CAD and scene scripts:
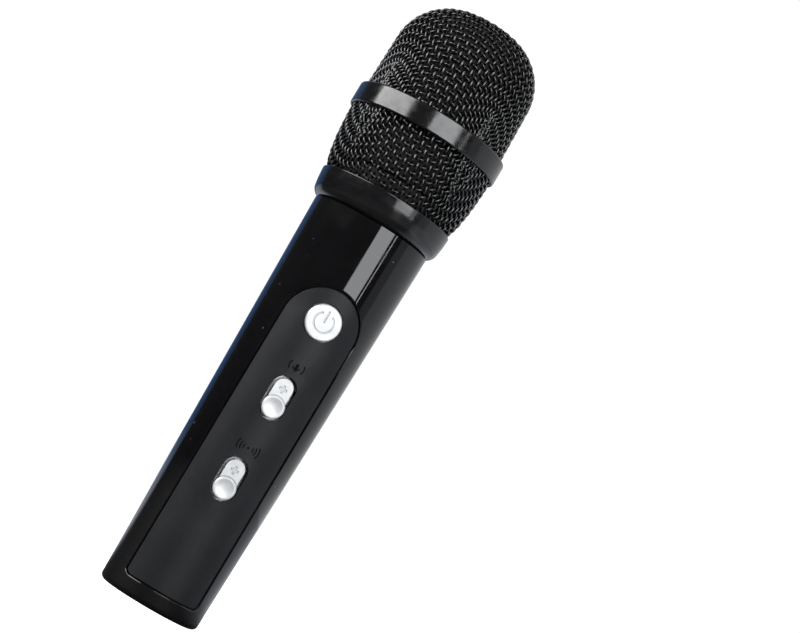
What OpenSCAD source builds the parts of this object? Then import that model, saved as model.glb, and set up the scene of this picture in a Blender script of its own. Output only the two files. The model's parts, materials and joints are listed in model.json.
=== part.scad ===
// Cordless hand microphone for karaoke, standing on its foot: +Z runs up to the grille,
// and the control panel faces -Y. All sizes are in millimetres.

/* [Barrel] */
// Radius that the tapered side would have at the foot plane
barrel_foot_r = 19.35; // [19.2:0.05:19.6]
// Growth of the barrel's radius per millimetre of height
barrel_taper = 0.0229; // [0.0222:0.0001:0.0236]
// Wall thickness of the barrel and of its floor
barrel_wall = 2.2; // [2:0.1:2.3]
// Rounding of the foot's edge
foot_round = 2; // [1.2:0.1:2.2]
// Height of the barrel's top edge
barrel_top_z = 154.4; // [154:0.1:154.4]

/* [Control panel] */
// Half of the panel's width
panel_half_w = 13.8; // [13.4:0.1:14]
// Height of the panel's lower edge
panel_low_z = 7; // [6.5:0.1:8]
// Height of the centre of the panel's round top
panel_arc_z = 113.2; // [113:0.1:114]
// Rounding of the panel's lower corners
panel_corner = 1.8; // [1.2:0.1:2.4]
// How far the panel's face lies below the barrel's surface
panel_recess = 0.25; // [0.15:0.05:0.35]
// Wall thickness of the panel
panel_wall = 1.6; // [1.4:0.1:1.7]
// Width of the groove round the panel
panel_gap = 0.45; // [0.3:0.05:0.6]

/* [Power button] */
// Height of the button's centre
button_z = 115; // [114:0.5:116]
// Radius of the button's cap
button_r = 6.5; // [6.2:0.1:6.6]
// Travel of the button when it is pressed
button_travel = 0.6; // [0.4:0.1:0.8]

/* [Level sliders] */
// Height of the middle of the microphone level slot
mic_slot_z = 84.6; // [84:0.1:86]
// Height of the middle of the echo level slot
echo_slot_z = 52.1; // [51:0.1:53]
// Half of each slot's width
slot_half_w = 4.65; // [4.6:0.05:4.7]
// Radius of the round slider knob
knob_r = 4.1; // [4.1:0.05:4.2]
// Distance from the middle of the slot to the knob at either end
knob_throw = 3.5; // [3:0.1:3.5]

/* [Collar] */
// Height of the collar's underside
collar_low_z = 154.6; // [154.6:0.1:154.8]
// Height of the collar's top edge
collar_top_z = 165.4; // [165:0.1:166]
// Largest radius of the collar
collar_r = 26.1; // [26:0.1:26.3]

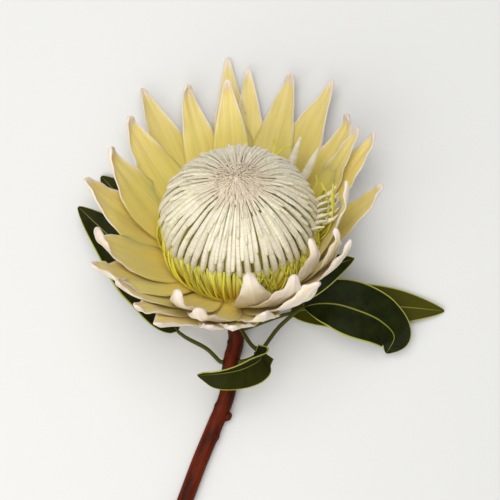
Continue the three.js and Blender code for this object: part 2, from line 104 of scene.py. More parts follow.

:: Task prompt ::
Return a copy of every line that includes the word "from".

:: Response ::
// Distance from the middle of the slot to the knob at either end
Continue the three.js and Blender code for this object: part 2, from line 104 of scene.py. More parts follow.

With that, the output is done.